The multibillion-dollar problem for the travel industry right now is how travel will get back to normal.
For many, the solution could be summed up in three words: easily accessible testing.
Since most scientists are expecting it to take a good eight months to a year before a vaccine can be approved and widely distributed, testing is a stopgap measure that allows governments to curb the spread of the virus while opening travel without quarantine.
Canada has just announced such a program. Starting November 2, a pilot program at the Calgary International Airport (pictured above) and at the Coutts Land Crossing in southern Alberta will test all international arrivals with a test before customs clearance.

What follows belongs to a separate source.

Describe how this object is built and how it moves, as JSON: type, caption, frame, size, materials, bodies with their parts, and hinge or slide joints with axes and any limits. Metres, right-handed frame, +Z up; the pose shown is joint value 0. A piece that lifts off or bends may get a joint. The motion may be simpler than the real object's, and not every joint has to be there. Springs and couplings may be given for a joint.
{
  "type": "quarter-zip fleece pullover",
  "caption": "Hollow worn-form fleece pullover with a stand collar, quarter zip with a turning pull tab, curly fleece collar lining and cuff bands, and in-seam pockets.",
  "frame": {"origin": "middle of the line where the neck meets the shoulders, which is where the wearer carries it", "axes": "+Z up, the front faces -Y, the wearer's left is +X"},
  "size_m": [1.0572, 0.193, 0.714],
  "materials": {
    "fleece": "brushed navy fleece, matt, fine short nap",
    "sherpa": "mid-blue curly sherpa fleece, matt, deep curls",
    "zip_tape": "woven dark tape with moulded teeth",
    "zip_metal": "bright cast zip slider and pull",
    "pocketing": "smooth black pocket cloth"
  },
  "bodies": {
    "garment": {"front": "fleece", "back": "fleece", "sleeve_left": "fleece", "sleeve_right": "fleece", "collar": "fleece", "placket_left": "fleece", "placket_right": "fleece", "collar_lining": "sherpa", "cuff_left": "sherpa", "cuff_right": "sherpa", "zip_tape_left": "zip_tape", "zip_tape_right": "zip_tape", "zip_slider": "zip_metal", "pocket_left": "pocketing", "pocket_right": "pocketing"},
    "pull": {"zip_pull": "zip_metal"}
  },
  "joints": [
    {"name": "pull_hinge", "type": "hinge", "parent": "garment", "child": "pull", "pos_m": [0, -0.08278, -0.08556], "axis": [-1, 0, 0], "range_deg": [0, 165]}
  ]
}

If the passenger is given a negative result, they will be able to enter Canada without quarantining, although they must promise to appear for a follow-up test within a week.
Since March, only 4 of Canada's airports—Toronto, Montreal, Calgary, and Vancouver—have accepted international flights, so it seems logical to assume that if the pilot program proves effective, it should be able to be expanded to the other gateways rapidly.
It’s important to note that this development does not necessarily mean that Canada's border with the United States is about to be reopened. In fact, on October 19 Canadian officials announced the border between the two countries would remain closed for at least another month.
Also this week, Canada’s procurement minister announced that the country has purchased 16 million rapid antigen tests, of which 100,000 have arrived.
We have no doubt the results of this trial will be watched quite closely by other countries that are eager to restart safe tourism.